Requirement: Your task is to copy every record exactly.

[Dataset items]
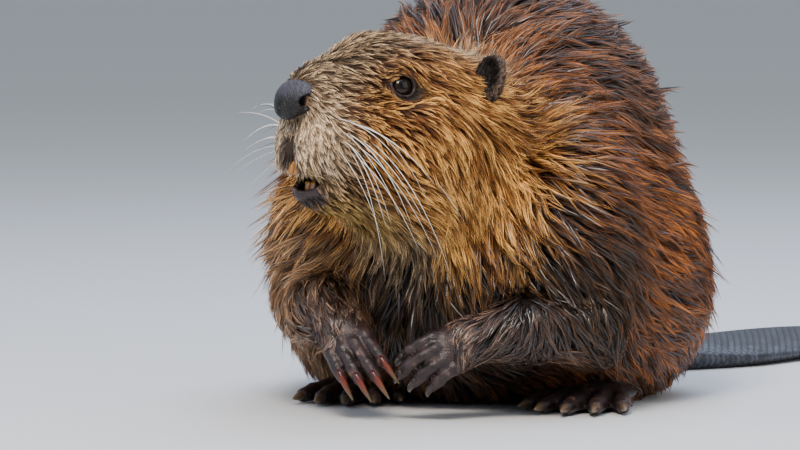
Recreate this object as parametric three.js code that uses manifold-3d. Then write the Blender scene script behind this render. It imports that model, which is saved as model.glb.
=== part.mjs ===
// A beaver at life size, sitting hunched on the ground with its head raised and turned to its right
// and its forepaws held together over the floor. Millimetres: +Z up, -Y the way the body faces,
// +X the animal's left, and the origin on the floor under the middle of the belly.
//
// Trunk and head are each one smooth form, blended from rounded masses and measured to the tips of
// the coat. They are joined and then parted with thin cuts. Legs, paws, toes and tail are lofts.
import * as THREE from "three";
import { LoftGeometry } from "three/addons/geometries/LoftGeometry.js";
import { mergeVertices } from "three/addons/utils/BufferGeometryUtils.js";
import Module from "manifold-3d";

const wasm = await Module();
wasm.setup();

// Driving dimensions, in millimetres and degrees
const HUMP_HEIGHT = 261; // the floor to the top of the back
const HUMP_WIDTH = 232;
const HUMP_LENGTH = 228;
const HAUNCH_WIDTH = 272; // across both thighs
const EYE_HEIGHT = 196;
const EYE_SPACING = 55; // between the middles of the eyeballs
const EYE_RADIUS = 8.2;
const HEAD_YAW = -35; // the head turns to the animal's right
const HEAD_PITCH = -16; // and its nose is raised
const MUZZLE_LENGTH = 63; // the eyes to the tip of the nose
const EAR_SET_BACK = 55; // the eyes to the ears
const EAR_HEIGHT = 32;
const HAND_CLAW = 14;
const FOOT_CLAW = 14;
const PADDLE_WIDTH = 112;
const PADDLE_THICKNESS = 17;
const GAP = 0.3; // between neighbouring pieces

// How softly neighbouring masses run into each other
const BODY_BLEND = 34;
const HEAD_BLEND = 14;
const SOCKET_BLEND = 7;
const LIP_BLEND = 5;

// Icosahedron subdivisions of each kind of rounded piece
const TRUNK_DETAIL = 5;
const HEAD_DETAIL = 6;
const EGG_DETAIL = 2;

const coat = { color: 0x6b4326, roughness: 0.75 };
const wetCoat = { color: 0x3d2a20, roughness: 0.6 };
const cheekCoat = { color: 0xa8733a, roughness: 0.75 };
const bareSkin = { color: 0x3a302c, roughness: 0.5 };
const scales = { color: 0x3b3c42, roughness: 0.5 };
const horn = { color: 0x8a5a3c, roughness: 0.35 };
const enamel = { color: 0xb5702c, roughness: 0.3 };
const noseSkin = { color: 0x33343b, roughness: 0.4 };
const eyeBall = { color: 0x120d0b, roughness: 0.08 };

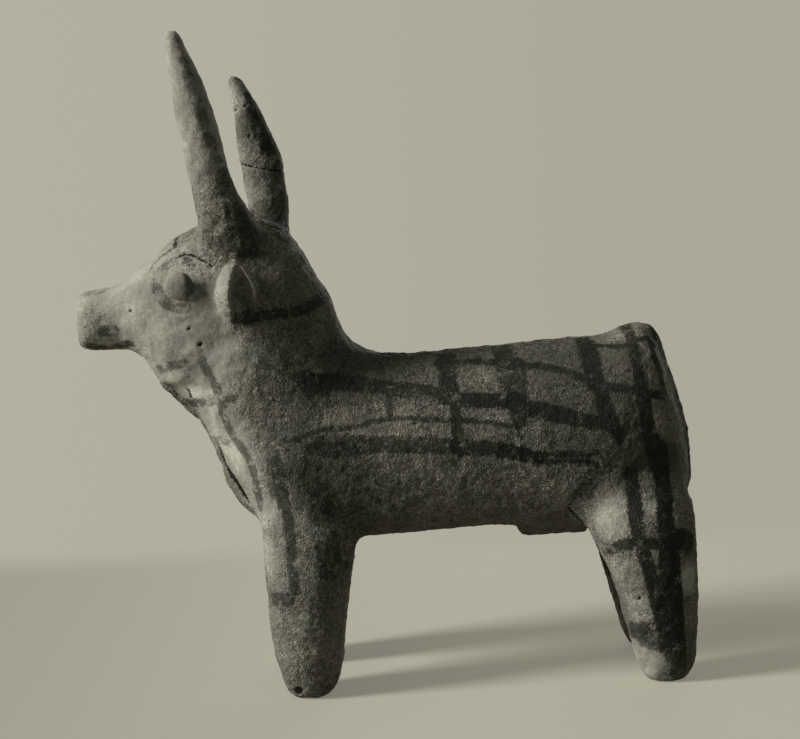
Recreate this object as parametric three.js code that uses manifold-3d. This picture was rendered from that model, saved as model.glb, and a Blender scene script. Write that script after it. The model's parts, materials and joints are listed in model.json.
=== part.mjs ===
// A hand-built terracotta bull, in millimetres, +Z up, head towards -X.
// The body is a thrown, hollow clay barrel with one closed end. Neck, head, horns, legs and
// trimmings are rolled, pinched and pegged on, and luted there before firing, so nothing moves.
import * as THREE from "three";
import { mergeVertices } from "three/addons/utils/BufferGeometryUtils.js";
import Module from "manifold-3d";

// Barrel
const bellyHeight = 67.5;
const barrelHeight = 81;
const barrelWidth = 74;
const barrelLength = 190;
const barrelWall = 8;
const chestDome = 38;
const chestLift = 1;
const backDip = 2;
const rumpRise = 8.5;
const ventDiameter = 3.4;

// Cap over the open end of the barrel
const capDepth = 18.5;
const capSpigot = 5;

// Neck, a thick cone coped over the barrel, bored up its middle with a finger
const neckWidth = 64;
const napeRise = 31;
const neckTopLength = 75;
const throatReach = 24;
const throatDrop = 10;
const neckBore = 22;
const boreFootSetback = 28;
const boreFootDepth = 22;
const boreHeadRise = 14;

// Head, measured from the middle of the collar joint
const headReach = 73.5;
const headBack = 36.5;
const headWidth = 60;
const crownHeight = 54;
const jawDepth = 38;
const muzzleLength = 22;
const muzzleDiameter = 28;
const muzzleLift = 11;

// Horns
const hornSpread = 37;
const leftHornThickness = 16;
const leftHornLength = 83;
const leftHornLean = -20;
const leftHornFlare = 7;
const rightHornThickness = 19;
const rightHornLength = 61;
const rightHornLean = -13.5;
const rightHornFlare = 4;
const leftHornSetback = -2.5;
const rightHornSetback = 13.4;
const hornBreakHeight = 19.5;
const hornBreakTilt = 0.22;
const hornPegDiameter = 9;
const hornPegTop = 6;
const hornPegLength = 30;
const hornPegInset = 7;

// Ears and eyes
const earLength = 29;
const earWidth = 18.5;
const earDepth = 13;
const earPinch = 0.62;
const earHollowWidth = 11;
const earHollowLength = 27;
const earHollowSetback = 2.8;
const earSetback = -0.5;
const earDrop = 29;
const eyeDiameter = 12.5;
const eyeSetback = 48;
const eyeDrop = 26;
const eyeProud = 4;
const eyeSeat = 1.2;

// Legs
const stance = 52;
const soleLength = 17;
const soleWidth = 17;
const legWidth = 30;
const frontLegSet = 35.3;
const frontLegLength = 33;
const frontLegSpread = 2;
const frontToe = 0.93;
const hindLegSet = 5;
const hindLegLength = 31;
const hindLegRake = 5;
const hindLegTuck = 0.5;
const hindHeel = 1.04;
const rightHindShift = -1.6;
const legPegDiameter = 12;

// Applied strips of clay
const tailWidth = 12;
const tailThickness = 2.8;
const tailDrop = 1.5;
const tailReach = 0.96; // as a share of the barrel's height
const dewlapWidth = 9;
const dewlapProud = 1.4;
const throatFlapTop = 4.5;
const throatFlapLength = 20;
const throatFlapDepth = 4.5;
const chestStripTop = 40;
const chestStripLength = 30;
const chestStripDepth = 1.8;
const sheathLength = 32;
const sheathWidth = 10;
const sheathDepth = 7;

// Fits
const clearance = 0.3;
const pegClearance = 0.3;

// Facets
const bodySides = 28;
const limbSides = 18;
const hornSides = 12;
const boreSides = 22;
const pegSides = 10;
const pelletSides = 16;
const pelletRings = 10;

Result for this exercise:
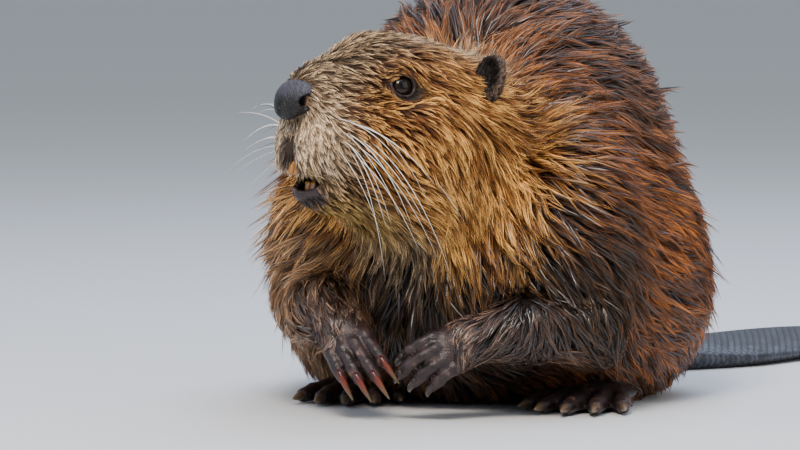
Recreate this object as parametric three.js code that uses manifold-3d. Then write the Blender scene script behind this render. It imports that model, which is saved as model.glb.
=== part.mjs ===
// A beaver at life size, sitting hunched on the ground with its head raised and turned to its right
// and its forepaws held together over the floor. Millimetres: +Z up, -Y the way the body faces,
// +X the animal's left, and the origin on the floor under the middle of the belly.
//
// Trunk and head are each one smooth form, blended from rounded masses and measured to the tips of
// the coat. They are joined and then parted with thin cuts. Legs, paws, toes and tail are lofts.
import * as THREE from "three";
import { LoftGeometry } from "three/addons/geometries/LoftGeometry.js";
import { mergeVertices } from "three/addons/utils/BufferGeometryUtils.js";
import Module from "manifold-3d";

const wasm = await Module();
wasm.setup();

// Driving dimensions, in millimetres and degrees
const HUMP_HEIGHT = 261; // the floor to the top of the back
const HUMP_WIDTH = 232;
const HUMP_LENGTH = 228;
const HAUNCH_WIDTH = 272; // across both thighs
const EYE_HEIGHT = 196;
const EYE_SPACING = 55; // between the middles of the eyeballs
const EYE_RADIUS = 8.2;
const HEAD_YAW = -35; // the head turns to the animal's right
const HEAD_PITCH = -16; // and its nose is raised
const MUZZLE_LENGTH = 63; // the eyes to the tip of the nose
const EAR_SET_BACK = 55; // the eyes to the ears
const EAR_HEIGHT = 32;
const HAND_CLAW = 14;
const FOOT_CLAW = 14;
const PADDLE_WIDTH = 112;
const PADDLE_THICKNESS = 17;
const GAP = 0.3; // between neighbouring pieces

// How softly neighbouring masses run into each other
const BODY_BLEND = 34;
const HEAD_BLEND = 14;
const SOCKET_BLEND = 7;
const LIP_BLEND = 5;

// Icosahedron subdivisions of each kind of rounded piece
const TRUNK_DETAIL = 5;
const HEAD_DETAIL = 6;
const EGG_DETAIL = 2;

const coat = { color: 0x6b4326, roughness: 0.75 };
const wetCoat = { color: 0x3d2a20, roughness: 0.6 };
const cheekCoat = { color: 0xa8733a, roughness: 0.75 };
const bareSkin = { color: 0x3a302c, roughness: 0.5 };
const scales = { color: 0x3b3c42, roughness: 0.5 };
const horn = { color: 0x8a5a3c, roughness: 0.35 };
const enamel = { color: 0xb5702c, roughness: 0.3 };
const noseSkin = { color: 0x33343b, roughness: 0.4 };
const eyeBall = { color: 0x120d0b, roughness: 0.08 };

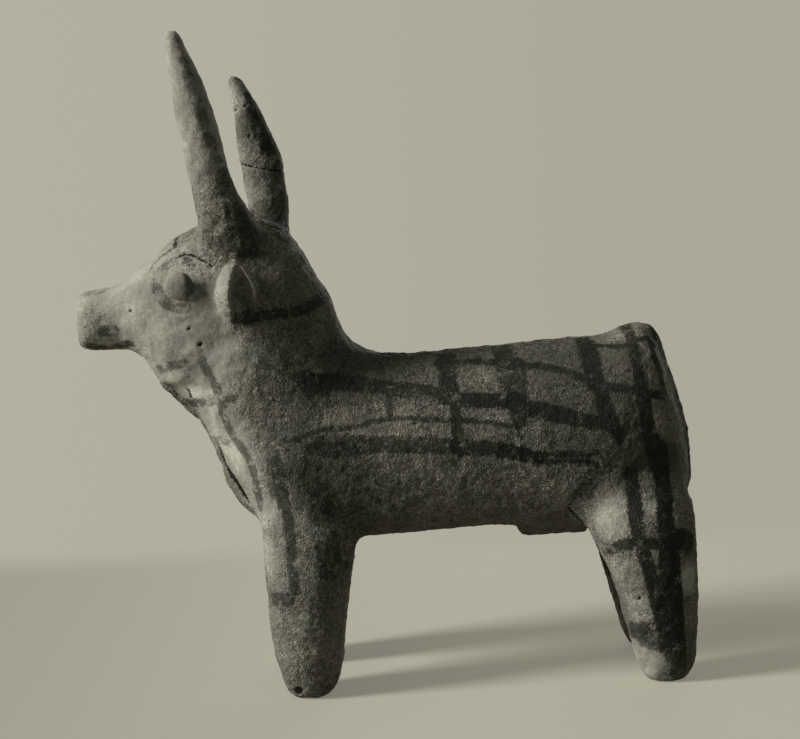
Recreate this object as parametric three.js code that uses manifold-3d. This picture was rendered from that model, saved as model.glb, and a Blender scene script. Write that script after it. The model's parts, materials and joints are listed in model.json.
=== part.mjs ===
// A hand-built terracotta bull, in millimetres, +Z up, head towards -X.
// The body is a thrown, hollow clay barrel with one closed end. Neck, head, horns, legs and
// trimmings are rolled, pinched and pegged on, and luted there before firing, so nothing moves.
import * as THREE from "three";
import { mergeVertices } from "three/addons/utils/BufferGeometryUtils.js";
import Module from "manifold-3d";

// Barrel
const bellyHeight = 67.5;
const barrelHeight = 81;
const barrelWidth = 74;
const barrelLength = 190;
const barrelWall = 8;
const chestDome = 38;
const chestLift = 1;
const backDip = 2;
const rumpRise = 8.5;
const ventDiameter = 3.4;

// Cap over the open end of the barrel
const capDepth = 18.5;
const capSpigot = 5;

// Neck, a thick cone coped over the barrel, bored up its middle with a finger
const neckWidth = 64;
const napeRise = 31;
const neckTopLength = 75;
const throatReach = 24;
const throatDrop = 10;
const neckBore = 22;
const boreFootSetback = 28;
const boreFootDepth = 22;
const boreHeadRise = 14;

// Head, measured from the middle of the collar joint
const headReach = 73.5;
const headBack = 36.5;
const headWidth = 60;
const crownHeight = 54;
const jawDepth = 38;
const muzzleLength = 22;
const muzzleDiameter = 28;
const muzzleLift = 11;

// Horns
const hornSpread = 37;
const leftHornThickness = 16;
const leftHornLength = 83;
const leftHornLean = -20;
const leftHornFlare = 7;
const rightHornThickness = 19;
const rightHornLength = 61;
const rightHornLean = -13.5;
const rightHornFlare = 4;
const leftHornSetback = -2.5;
const rightHornSetback = 13.4;
const hornBreakHeight = 19.5;
const hornBreakTilt = 0.22;
const hornPegDiameter = 9;
const hornPegTop = 6;
const hornPegLength = 30;
const hornPegInset = 7;

// Ears and eyes
const earLength = 29;
const earWidth = 18.5;
const earDepth = 13;
const earPinch = 0.62;
const earHollowWidth = 11;
const earHollowLength = 27;
const earHollowSetback = 2.8;
const earSetback = -0.5;
const earDrop = 29;
const eyeDiameter = 12.5;
const eyeSetback = 48;
const eyeDrop = 26;
const eyeProud = 4;
const eyeSeat = 1.2;

// Legs
const stance = 52;
const soleLength = 17;
const soleWidth = 17;
const legWidth = 30;
const frontLegSet = 35.3;
const frontLegLength = 33;
const frontLegSpread = 2;
const frontToe = 0.93;
const hindLegSet = 5;
const hindLegLength = 31;
const hindLegRake = 5;
const hindLegTuck = 0.5;
const hindHeel = 1.04;
const rightHindShift = -1.6;
const legPegDiameter = 12;

// Applied strips of clay
const tailWidth = 12;
const tailThickness = 2.8;
const tailDrop = 1.5;
const tailReach = 0.96; // as a share of the barrel's height
const dewlapWidth = 9;
const dewlapProud = 1.4;
const throatFlapTop = 4.5;
const throatFlapLength = 20;
const throatFlapDepth = 4.5;
const chestStripTop = 40;
const chestStripLength = 30;
const chestStripDepth = 1.8;
const sheathLength = 32;
const sheathWidth = 10;
const sheathDepth = 7;

// Fits
const clearance = 0.3;
const pegClearance = 0.3;

// Facets
const bodySides = 28;
const limbSides = 18;
const hornSides = 12;
const boreSides = 22;
const pegSides = 10;
const pelletSides = 16;
const pelletRings = 10;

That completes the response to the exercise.